A wide variety of changes is attested. From a qualitative standpoint, they do not affect the different recipient languages to the same extent. A qualitative cline of structural borrowing can be posited—from minimal to slight, moderate and finally heavy change—depending on the relative degree to which the core of the word-formation system is affected.
- There is heavy restructuring when a process which used to be virtually unavailable emerges in the word-formation system, as in the case of lexical blending for a number of languages of Central and Eastern Europe.
- There is moderate restructuring in case of, for instance, positional innovation. This includes the appearance of prefixation (alongside suffixation) in Basque and of right-headed compounding (alongside left-headed compounding) in French and Italian.

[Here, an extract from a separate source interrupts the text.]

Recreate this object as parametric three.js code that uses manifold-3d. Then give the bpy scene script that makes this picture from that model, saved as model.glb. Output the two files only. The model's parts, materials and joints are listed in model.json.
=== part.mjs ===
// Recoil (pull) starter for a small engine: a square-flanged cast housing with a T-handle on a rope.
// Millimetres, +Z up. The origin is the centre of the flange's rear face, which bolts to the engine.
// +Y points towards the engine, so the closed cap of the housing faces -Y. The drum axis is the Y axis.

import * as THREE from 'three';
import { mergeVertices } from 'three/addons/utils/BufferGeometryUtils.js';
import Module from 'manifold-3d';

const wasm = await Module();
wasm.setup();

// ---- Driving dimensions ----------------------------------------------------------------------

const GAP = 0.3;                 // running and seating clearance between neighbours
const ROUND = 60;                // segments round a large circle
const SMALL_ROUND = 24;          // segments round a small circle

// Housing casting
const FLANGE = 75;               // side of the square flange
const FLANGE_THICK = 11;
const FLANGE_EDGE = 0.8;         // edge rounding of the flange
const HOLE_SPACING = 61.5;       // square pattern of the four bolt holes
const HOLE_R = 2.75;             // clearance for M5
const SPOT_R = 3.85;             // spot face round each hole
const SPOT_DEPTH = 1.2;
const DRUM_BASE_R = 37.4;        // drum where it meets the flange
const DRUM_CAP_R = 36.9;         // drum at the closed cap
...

- There is slight restructuring when the general form of a pattern is only marginally modified, as in Polish compounding, which now includes some new interfixless constructions.
- Finally, the change may be only minimal, when it does not have consequences on the forms of new outputs, as in the case of clipping in Polish.
| Vincent Renner, 2018
- (Sociolinguistics; Historical Linguistics) Structural factors that facilitate borrowing (cf. Moravcsik 1978, Field 2002) include:
- nouns > non-nouns, function words
- free morphemes > bound morphemes
- derivational morphology > inflectional morphology
- agglutinating affix > fusional affix
| Yaron Matras, 2011
- (Sociolinguistics; Historical Linguistics) Lexical borrowing typically refers to the transfer of labels for naming concepts (Grant 2015), that is, open-class items such as nouns, adjectives, phrasal verbs, and idioms. Structural borrowing, on the other hand, typically refers to loans that affect the grammatical component of the receiving language, such as phonological, morphological and syntactic traits (Thomason and Kaufman 1988). As such, structural borrowing entails the transfer of forms and rules that contribute to the composition of morphemes and word forms into larger units, as well as loans affecting the sound system.
Examples of Structural Borrowing
| Category
| Type
| Loan
| Norwegian
| English
|
| Direct
| Infl. Morph.
| plural -s
| temas
| topics
|
| Deriv. Morph.
| -isj / -ish
| støvel-isj
| boot-ish
|
| Indirect
| Syntactic Patterns
| indef. article
| være en bonde
| be a farmer
|
| wh-clause + INF
| hva å gjøre
| what to do
|
| Anne Mette Sunde, 2018
STRUCTURAL CASE
- (Grammar) Case which is assigned in a certain structural configuration, depending on government (and adjacency) only (as opposed to inherent case).
It has been proposed that a verb assigns structural Accusative case to its NP complement, and that Nominative case is assigned by the finite inflection INFL to the canonical subject position [NP, IP]. More recently, structural case is identified with case assignment to the specifier in a specific kind of AGRP. (Chomsky 1986, 1991) | Utrecht Lexicon of Linguistics, 2001
- (Grammar) In the Principles-and-Parameters (P&P) model of grammar, nominative and accusative case are assigned to NPs that occupy specific positions in the syntactic structure at the level of S-structure: nominative is assigned by Infl to NPs in the specifier of IP, and accusative is assigned by V to its complement/sister NP (Chomsky 1981/1993, 1986). This is why nominative and accusative are called structural cases: they are assigned to whichever NP sits in the relevant structural position, regardless of the theta role it is assigned at D-structure, and regardless of what category assigns that theta role.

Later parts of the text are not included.